Au cours de l'audience de ce mardi, Hunter s'est présenté devant la juge Laura Taylor Swain, affublé d'une combinaison de prisonnier bleu marine et d'une barbe grisonnante. Il a gardé son imposante musculature que l'on devinait sur les photos qui avaient circulé à l'époque de son arrestation. Mais son crâne n'est plus aussi luisant et quelques cheveux gris ont désormais apparu. Son front est aussi barré d'une coupure ou égratignure de quelques centimètres.

Avant de connaître sa sentence, Hunter s'est levé et a présenté ses excuses dans un flot de larmes, sanglotant plus vivement au moment d'évoquer le soutien offert par ses proches, dont sa soeur, Karen Sue Hunter Adams, qui a fait la route depuis leur Kentucky natal. Hunter a assuré à la juge qu'il serait encore avec sa famille « si seulement je m'étais demandé ce que Dieu aurait voulu que je fasse. »

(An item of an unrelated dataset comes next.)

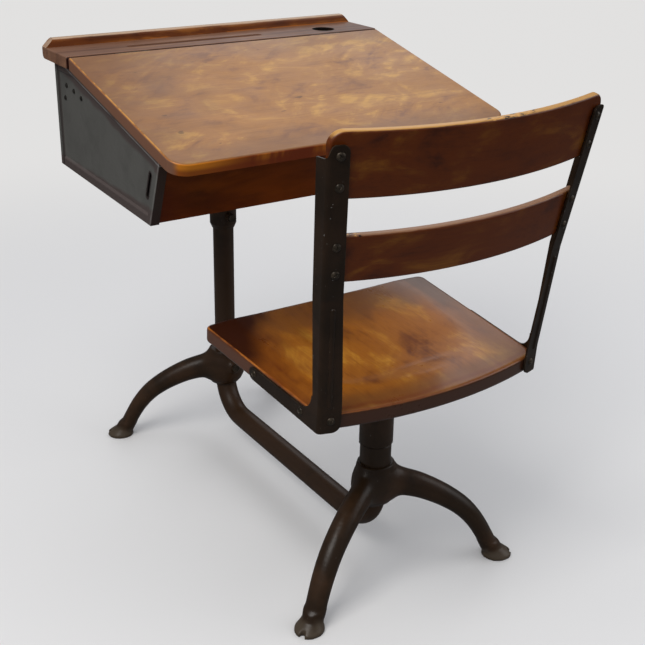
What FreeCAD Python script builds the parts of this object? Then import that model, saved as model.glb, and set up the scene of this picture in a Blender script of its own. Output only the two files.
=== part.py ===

Vendredi dernier, Hunter avait fait parvenir une lettre manuscrite au tribunal pour s'excuser auprès de la juge et « des citoyens américains pour mes agissements et ma participation dans ces crimes. » Il y précisait être « profondément honteux » et acceptait « l'entière responsabilité » de ses actes. Mais quelques paragraphes plus tard, il en a profité pour s'en prendre à son ancien boss, Le Roux, qui l'aurait manipulé.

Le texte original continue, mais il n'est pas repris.